The diaspora of people invited to a wedding have exactly nothing in common except for the bride and groom, which leads to tribe-esque groupings and guaranteed banal small talk. They’re like those parties your over-ambitions friend throws when he invites people from all of his friend groups and then spends the entire night trying to get you to talk to each other. “Jake, Sam here grew up in New Jersey. Didn’t you once drive through New Jersey?”
Unless you’re a member of the Marvel Universe or a fan of ‘90s sitcom crossover episodes — like when Steve Urkel visited the Tanner family and made Stephanie feel better about wearing glasses — nobody likes when worlds collide.
(Side note: Are you not impressed by my THREE Full House allusions thus far? What can I say? That show resonates, man.)
4 – Basically by law, a wedding has to have a dance floor, which to me is one of the most loathsome arrangements of wood man has ever created. I don’t dance. I didn’t like it when I was young, I don’t like it now. Whenever I have made an attempt to dance, I am sickeningly self-conscious, regardless of drinks consumed.
I have no problem being the guy sitting at the bar and nodding his head in a dance club, but at a wedding, there’s an increased pressure to participate. There’s like, organized dances and shit. The dollar dance; that couples elimination dance where the DJ calls out the number of years you’ve been married; the fucking chicken dance. And if you just wave to your friends from the table and insist you’re fine right where you are, they frown and scold you for being a stick in the mud.

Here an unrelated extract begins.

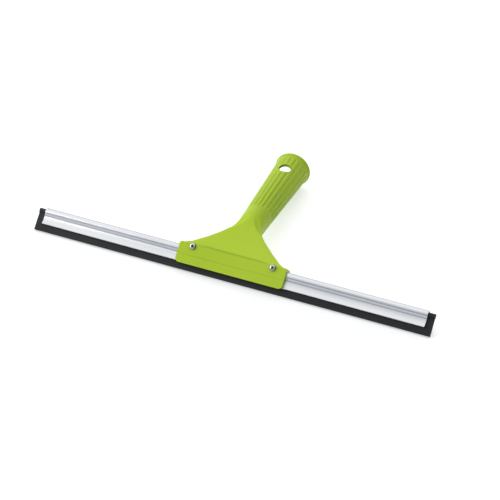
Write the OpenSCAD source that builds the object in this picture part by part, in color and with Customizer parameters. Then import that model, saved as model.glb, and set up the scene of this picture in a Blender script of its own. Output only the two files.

5 – The resulting anxiety and guilt that comes from reasons 1-4. Going to a wedding makes my chest a little tight. This is a quality I’ve no doubt inherited from my father, whom spent my entire childhood uttering the phrase “I’ll be in the car,” five minutes into every social function.
I used to get really annoyed when he did that, reacting with the “why can’t my parents be normal” moans of adolescence, but as I’ve gotten older, I find myself exhibiting identical behavior.
The only thing that makes me feel comfortable at a wedding is mocking it. This is a defense mechanism I know comes from my own shortcomings in social situations where I feel anxious. It also makes me a dick.
It took me a few years and multiple scoldings from my wife to learn it wasn’t appropriate to be critical of someone’s special day, even if the vows were cheesy or everyone danced the Electric Slide or the bride sat me at a table with her third cousin, who talked to me for four hours about her burgeoning career as a YouTube cosmetics reviewer.
But then I feel guilty for being shitty. I don’t want to be the killjoy or the wedding ruiner, the guy that sours the couple’s memories when they look back on that momentous occasion. “Our wedding was perfect,” says the bride to her groom. They’re old now, holding hands and sitting on a bench outside a nursing home like Allie and Noah from The Notebook. “But remember how shitty your friend Sam was? He was just so spiteful.”
The guilt starts coming for me the second an invitation comes in the mail, because what do I do with it? Someone put thought and money into this glittered, bejeweled piece of card stock, and I’m what, going to throw it away? That seems mean. So I just defer the task and leave the invite to yellow and curl under a magnet in refrigerator purgatory until I muster the courage to dispose of it.
So like I said, I was pleased when the invitations stopped arriving, because it signaled the sunset of my wedding season. Another chapter of awkward life encounters closed, like the potential for group showers after gym class or that a party I’m attending will get broken up by the cops. At this point, I assumed the window of opportunity for weddings had closed, and all of my friends suffering from arrested development had missed their opportunity to dive into the relationship deep end.
And then my friend Jen had to go and fuck it up.
—
Jen and I have been friends for almost 10 years. We taught at the same school and spent countless nights and weekends at each other’s houses, watching TV premiers and grilling. She was the maid of honor in my wedding.
But the thing about Jen is that she is the type of person who never does anything small. Every party had a theme, every social interaction morphed into some elaborate and intense game.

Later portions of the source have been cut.